No, I mean that if you use a hierarchical model, by definition you include both varying and fixed effects. That’s why they are also called pooling models – there always is this dance between both types of effects that results in shrinkage of cluster parameters (aka varying effects) towards the population mean (aka fixed effects).
These models contrast with complete-pooling models (only fixed effects, so you risk total underfitting if your clusters vary a lot) and no-pooling models (only random effects, so you risk total overfitting if some clusters have a small sample size).
So that’s why the tutorial you linked to actually has both varying and fixed effects:
# Priors: these are the fixed effects, or the baseline effects if you will
mu_a = Normal('mu_a', mu=0., sigma=1e5)
sigma_a = HalfCauchy('sigma_a', 5)
mu_b = Normal('mu_b', mu=0., sigma=1e5)
sigma_b = HalfCauchy('sigma_b', 5)
# Random intercepts: these are deviations from the mean fixed intercept mu_a.
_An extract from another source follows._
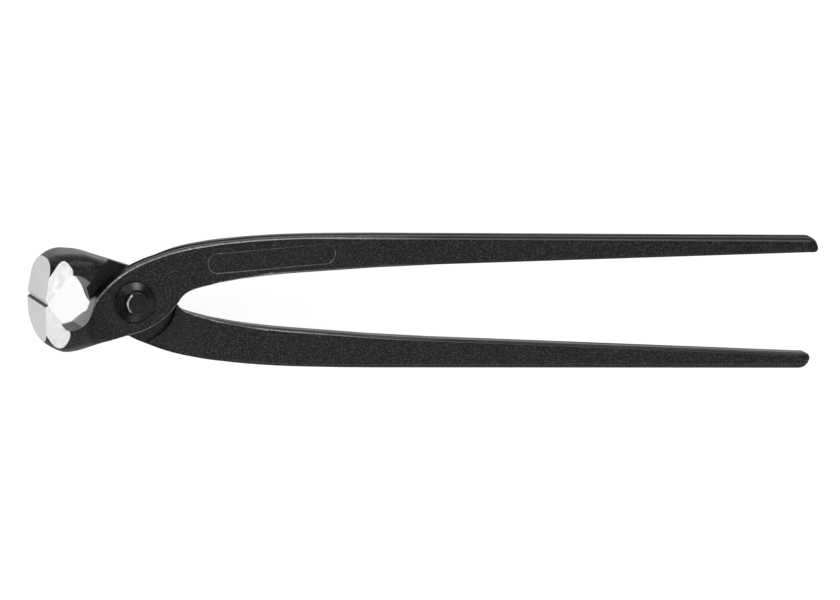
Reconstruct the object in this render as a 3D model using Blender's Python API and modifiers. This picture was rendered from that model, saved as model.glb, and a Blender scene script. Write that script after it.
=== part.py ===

# The more different the counties, the bigger sigma_a.
# The parameters of the population of intercepts (mu_a and sigma_a) are learned
# from the data at the same time as each county's individual intercept (a).
a = Normal('a', mu=mu_a, sigma=sigma_a, shape=counties)
# Random slopes: same remarks
b = Normal('b', mu=mu_b, sigma=sigma_b, shape=counties)
If you want a random-effects-only model, that would be:
# Random effects, whithout the hierarchical structure:
a = Normal('a', mu=0, sigma=10, shape=counties)
b = Normal('b', mu=0 sigma=1.5, shape=counties)
Most of the time, these two models won’t give the same results – the hierarchical one would likely be more accurate on average – except if your clusters are very different from one another, in which case pooling of information is useless because you actually don’t learn anything about cluster 2 once you learned about cluster 1.
I think Jack’s model is more complicated than what you need because he’s also estimating the covariation between slopes and intercepts. This usually yields a much more complicated geometry for the sampler to explore, so you have to use algebra tricks to help sampling – I think it’s too advanced for your use case.
Modeling interactions actually just comes down to adding a term to the regression that models, well, the interaction between two (or more) predictors. Here I think I’d do:
mu_b3 = Normal('mu_b', mu=0., sigma=1e5)
sigma_b3 = HalfCauchy('sigma_b', 5)
b3 = Normal('b3', mu=mu_b3, sigma=sigma_b3, shape=subjs)
y_hat = a[subj] + b1[subj] * blockType + b2[subj] * CSType + b3[subj] * blockType * CSType
Again, with the caveat that these priors are not best-practice (I think I’ll do a PR to update this NB actually).
Hope this helps